Dzemal graduated from the Sarajevo Academy of Arts in 1983 and started working as a professor of Art in the Caplijiana High School. In 1987 Dzemal became a member of the Artists Association of Bosnia and Herzegovina and participated in several collective exhibitions. He had a few individual exhibitions in which he used his trademark painting style, demonstrating the world of textures from his imagination through the purely artistic correlation of colors. His common themes were problems of humanity and decaying substances.

The following is part of an introduction to the individual exhibition written by Margita Gavrilovic, the Art Historian: "It is a refreshing and unexpected fact that a young artist in his first individual exhibition presents to the public such artwork that is filled with the realistic truth in an almost metaphysical context. Such a spiritual maturity and commitment of Emric as a human is in the unbreakable connection with the artistic idea of the living substance and its inevitable end and the metaphysical state which is pessimistic by its very nature. However the correlation of colors shows to the observer a dynamic changing and decay of substance taking new forms and gaining almost molecular characteristics. Molecules are colors, colors are molecules. If the line is at all visible in these artworks it is there only to show the still existing substance or the part of it in its original, primary show the still existing substance or the part of it in its original, primary shape."
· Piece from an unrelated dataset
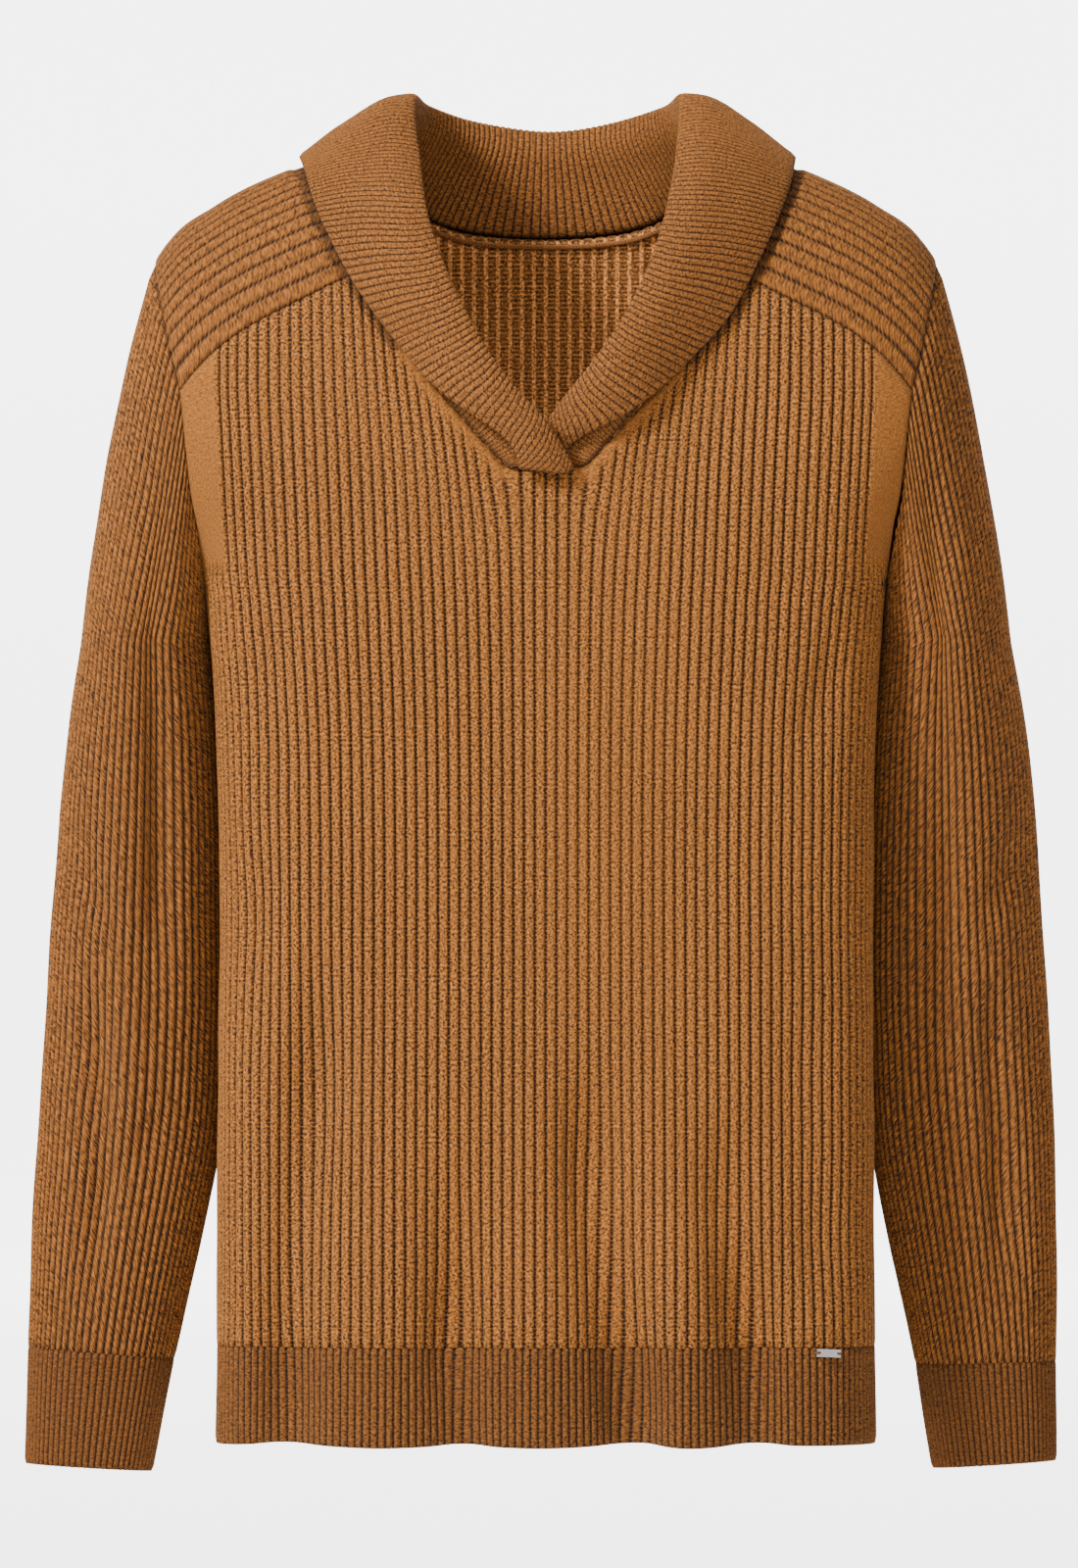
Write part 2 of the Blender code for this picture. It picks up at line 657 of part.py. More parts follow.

Dzemal worked as a professor until the war broke out in Bosnia and Herzegovina in 1992. He spent one year on the frontline and was captured and taken to a concentration camp in August 1993, where he spent two months. After his release he left for Germany with his family, where he lived for the next five years. After spending time recovering and adapting to a new environment Dzemal began painting on the theme of the concentration camp and war in general. In 1995 he became a member of the Berlin Artists Association and in the same year he exhibited a series of paintings on the theme of war. That was his first presentation to the German public. Dzemal found that working on that exhibition was therapeutic and liberating from all the anxiety and disgust that had grown within him during the previous couple of years. In 1996 he started the new period. He began painting on the theme of nostalgic memories of his home country, all the while retaining his recognizable form and style. He participated in both collective and individual exhibitions in Berlin in 1996, 1997 and 1998. His last European exhibition took place in Vienna, Austria. Around that time he also participated in his first collective exhibition on U.S soil which occurred in New London, Connecticut. Dzemal was critically acclaimed among more than one hundred artists who participated in this exhibition. Now in the U.S., Dzemal begins his life as well as his painting all over again for the third time in his life. He is planning to stay here because he feels he can live and create freely and productively in this cosmopolitan country, being a cosmopolitan person himself.